Baked hard, without water, much of the land is lifeless, and without soil or wetlands to capture rain, the runoff scours the land clean so soil or humus is often lost, not gained, in the early years. Eventually, pockets of wetlands develop, soil accumulating, in areas where rapid runoff cannot occur. This can be assisted by man, survivors, by creating rock and gravel dams, holding back the runoff.

 

Eventually, migrating fauna and flora arrive, and populate the wetlands and inland ponds, and the transformation to a sub-tropical land picks up the pace. During the shift itself, those living in and around Chihuahua will find their greatest worry to be resident from more populace area, Mexico City, who learn at the last minute of the predictions for their area, and flee their neighboring volcano, going north.

 

These migrants will be unlikely to remain in what they consider a desert area, but will push forward, toward the US, toward lands they recall hearing about from family and friends working in the US. Thus, it will be travelers, not settlers, that will be the greatest worry for survivors in Chihuahua.
 


Florida

Stretching out into the ocean, Florida has a tenuous position during the coming cataclysms. The strikes against it are many. The land is too low to offer safe haven to tidal waves, which will roll over the state without hindrance, from one side to the other.

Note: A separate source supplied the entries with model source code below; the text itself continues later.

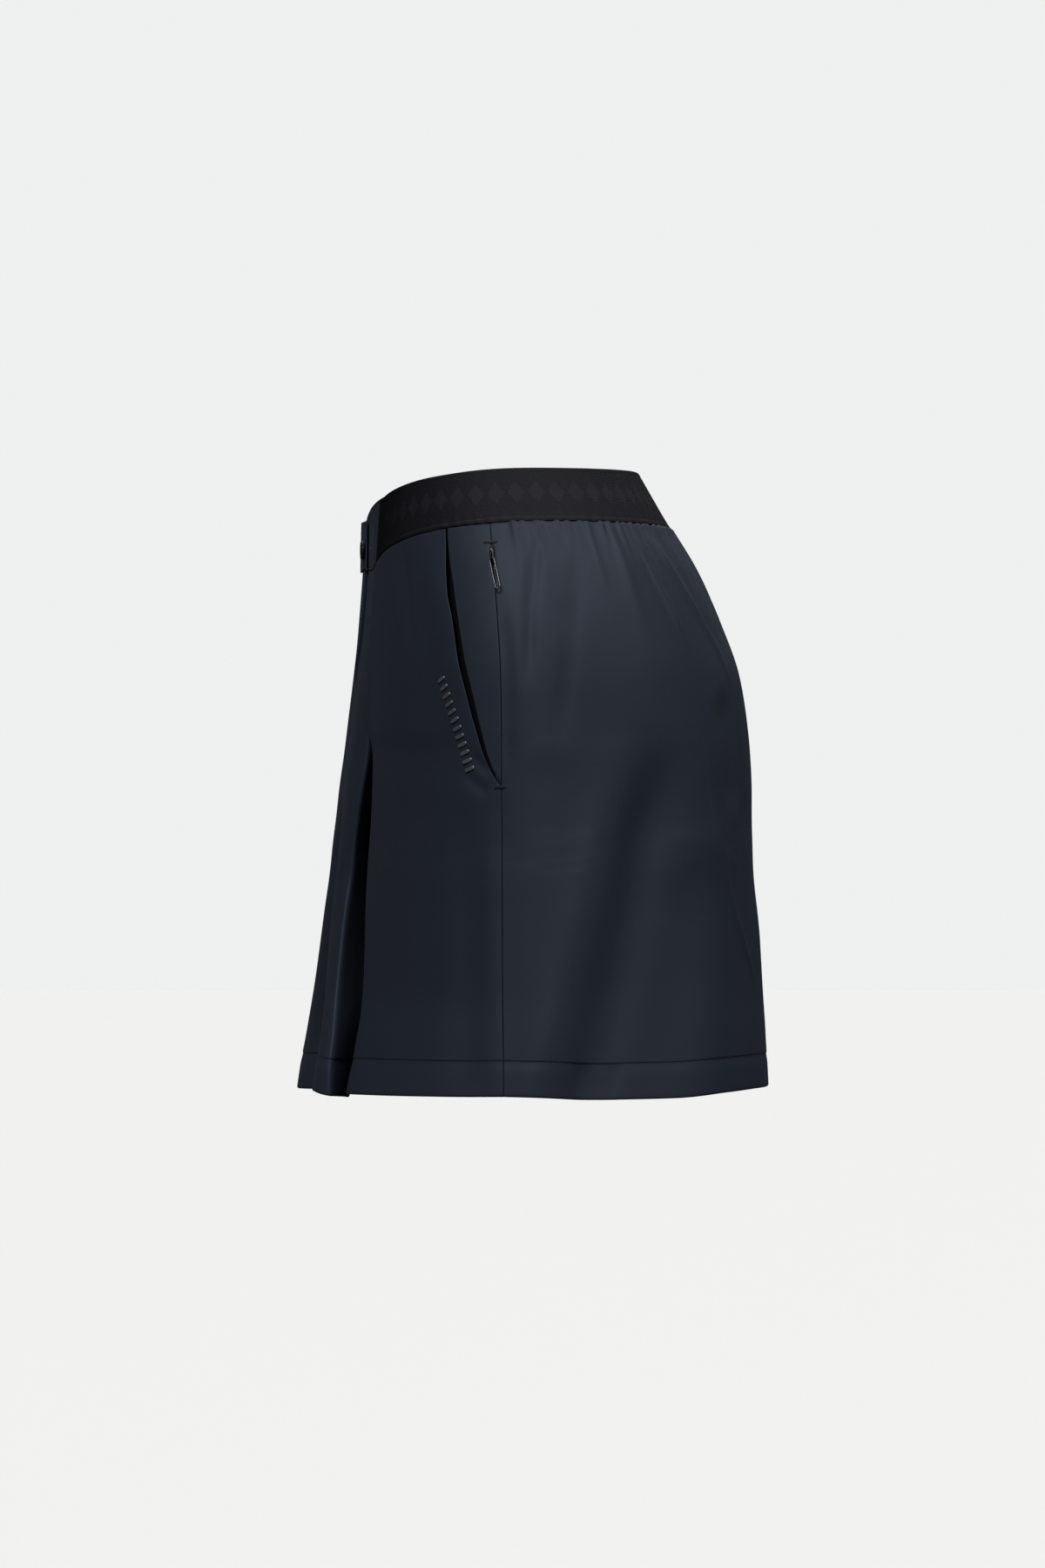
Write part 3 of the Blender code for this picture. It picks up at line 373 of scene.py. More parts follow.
FOLDS_RIGHT = (
    ((52, -140), (36, -245), (24, -380), 18, 2.3),
    ((88, -160), (72, -262), (62, -380), 23, -3.8),
    ((128, -180), (128, -275), (134, -380), 24, 2.0),
    ((150, -140), (172, -225), (220, -290), 3.0, 0.7),
    ((44, -6), (34, -56), (30, -128), 5.0, -1.4),
    ((74, -4), (64, -62), (48, -140), 7.5, -1.6),
    ((100, -10), (118, -50), (150, -110), 3.0, 0.9),
    ((122, -10), (152, -56), (196, -128), 3.4, 1.0),
    ((172, -120), (182, -160), (186, -215), 15, -1.9),
    ((3, -50), (4, -110), (3, -168), 5.5, -1.0),
    ((-9, -180), (-8, -280), (-10, -380), 9.0, 0.9),
    ((-32, -180), (-30, -280), (-34, -380), 14, -1.5),
    ((-24, -152), (-16, -160), (-7, -164), 3.5, -0.8),
    ((-70, -20), (-72, -60), (-76, -100), 6.0, -0.8),
    ((240, -200), (236, -290), (230, -380), 21, -2.4),
    ((290, -190), (286, -280), (284, -380), 22, 2.2),
    ((245, -6), (238, -66), (230, -140), 6.5, -1.3),
)


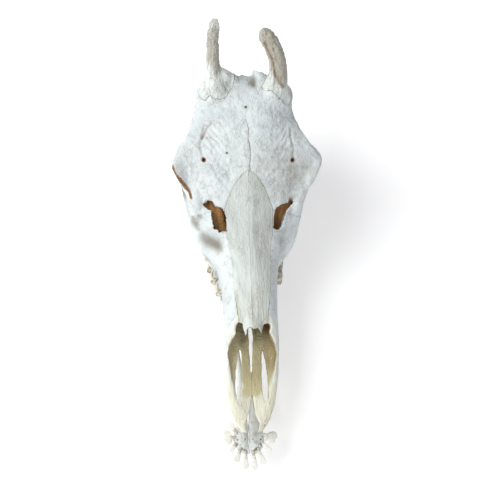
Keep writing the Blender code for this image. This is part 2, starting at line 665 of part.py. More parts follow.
def build_bones(head):
    """The head parted into its bones along thin cuts."""
    for side, label in ((1, "left"), (-1, "right")):
        part_off(head, "ossicone_" + label, horn_region(side))
        part_off(head, "nasal_" + label, nasal_region(side))
    front = [(-20, 30), (92, 30), (100, 84), (128, 96), (150, 116), (176, 140), (182, 170), (182, 230),
             (-20, 230)]
    snout = part_off(head, "snout", lambda grow: side_prism("region", front, 200, grow))
    rear = [(0, 30), (393, 30), (393, 98), (377, 112), (352, 128), (338, 160), (332, 190), (332, 250),
            (0, 250)]
    cheeks = part_off(head, "cheeks", lambda grow: side_prism("region", rear, 200, grow))
    stops = [-30, 30, 60, 100, 150, 200, 250, 300, 350, 410]
    half = [(0, s) for s in stops] + [(200, s) for s in reversed(stops)]
    for whole, word in ((snout, "premaxilla_"), (cheeks, "maxilla_")):
        part_off(whole, word + "left", lambda grow: plan_prism("region", half, 0, 400, grow))
        whole.name = word + "right"
    for item in bpy.context.scene.objects:
        keep_largest(item)


def bone_material(name, colour, roughness):
    finish = bpy.data.materials.new(name)
    finish.use_nodes = True
    shader = finish.node_tree.nodes["Principled BSDF"]
    shader.inputs["Base Color"].default_value = (*colour, 1.0)
    shader.inputs["Roughness"].default_value = roughness
    shader.inputs["Metallic"].default_value = 0.0
    finish.diffuse_color = (*colour, 1.0)
    return finish


def finish_bones():
    """Middle of the footprint to the origin, lowest point to the floor, finishes and shading."""
    bones = [item for item in bpy.context.scene.objects if item.type == "MESH"]
    points = np.array([vertex.co[:] for item in bones for vertex in item.data.vertices])
    low, high = points.min(axis=0), points.max(axis=0)
    shift = Matrix.Translation((-(low[0] + high[0]) / 2, -(low[1] + high[1]) / 2, -low[2]))
    for item in bones:
        item.data.transform(shift)
        item.data.materials.clear()
        kind = item.name.split("_")[0]
        item.data.materials.append(bone_material(item.name + "_bone", *FINISHES[kind]))
        item.data.polygons.foreach_set("use_smooth", [True] * len(item.data.polygons))
        item.data.set_sharp_from_angle(angle=SHARP_FROM)


def make_all():
    clear_scene()
    head = build_head()
    thin_out(head, CRANIUM_TRIANGLES)
    head.name = "cranium"
    teeth = []
    for side in (1, -1):
        teeth += tooth_row(UPPER_TEETH, UPPER_ROW_START, UPPER_ROW_LINE, side, UPPER_ROOT_HEIGHT, BITE_HEIGHT)
    combine(head, teeth, "UNION")
    keep_largest(head)
    build_bones(head)
    jaw_half(1)
    jaw_half(-1)
    finish_bones()


make_all()
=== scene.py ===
"""Giraffe skull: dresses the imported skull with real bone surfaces, enamel teeth and a pale studio.

Each bone is made from its own solid: the copy is closed up into one fine skin, its facets are relaxed, and
foramina, grooves, sutures and rough horn are then worked into it. Places on the skull are written in the
skull's own straight measure, in millimetres: across from the middle line (positive to the animal's left),
back from the snout tips, and up from the floor.
"""

import math

import bmesh
import bpy
import numpy as np
from bpy.props import FloatProperty, FloatVectorProperty, PointerProperty
from mathutils import Matrix, Vector
from mathutils.bvhtree import BVHTree


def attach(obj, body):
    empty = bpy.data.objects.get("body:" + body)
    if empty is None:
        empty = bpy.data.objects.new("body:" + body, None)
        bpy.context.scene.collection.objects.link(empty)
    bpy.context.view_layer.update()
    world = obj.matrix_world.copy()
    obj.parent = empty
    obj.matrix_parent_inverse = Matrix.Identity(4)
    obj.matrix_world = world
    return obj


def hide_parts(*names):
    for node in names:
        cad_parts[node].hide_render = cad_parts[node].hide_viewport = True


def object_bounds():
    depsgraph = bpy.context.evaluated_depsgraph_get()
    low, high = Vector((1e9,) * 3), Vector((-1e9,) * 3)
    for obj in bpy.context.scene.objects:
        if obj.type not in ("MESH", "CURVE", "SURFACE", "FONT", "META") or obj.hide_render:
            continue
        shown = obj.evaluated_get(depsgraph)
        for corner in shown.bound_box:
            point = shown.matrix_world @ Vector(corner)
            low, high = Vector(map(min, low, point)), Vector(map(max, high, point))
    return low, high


bl_info = {
    "name": "Giraffe skull",
    "version": (1, 0, 0),
    "blender": (4, 5, 0),
    "location": "3D View > Sidebar > Skull",
    "description": "Builds bone, teeth and studio round a giraffe skull's solids",
    "category": "Object",
}

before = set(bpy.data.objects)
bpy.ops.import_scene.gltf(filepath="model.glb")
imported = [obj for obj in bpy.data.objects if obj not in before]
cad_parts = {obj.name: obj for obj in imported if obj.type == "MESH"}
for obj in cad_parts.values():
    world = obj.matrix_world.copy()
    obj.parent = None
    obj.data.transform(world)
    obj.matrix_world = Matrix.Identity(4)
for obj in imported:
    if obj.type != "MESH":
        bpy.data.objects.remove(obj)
BOX = [tuple(corner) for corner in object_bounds()]

MM = 0.001
SIDES = (("left", 1), ("right", -1))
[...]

When the Atlantic stretches, just prior to the shift, the lands closest to the equator will feel the draw the most, as this is where the Atlantic rifts are deepest.

 

Thus, where land in the southeastern US will be pulled under to the degree that water may lap at cities high in the Appalachian mountains, along the eastern seaboard, it will surely pull Florida under the water long enough to drown the populace totally. Those in boats will find they must contend with whirlpools and sloshing water that can capsize even large ocean going vessels.

 

And those in skyscrapers likewise should not assume that their foundations will not be undercut and eroded. This is not a safe place.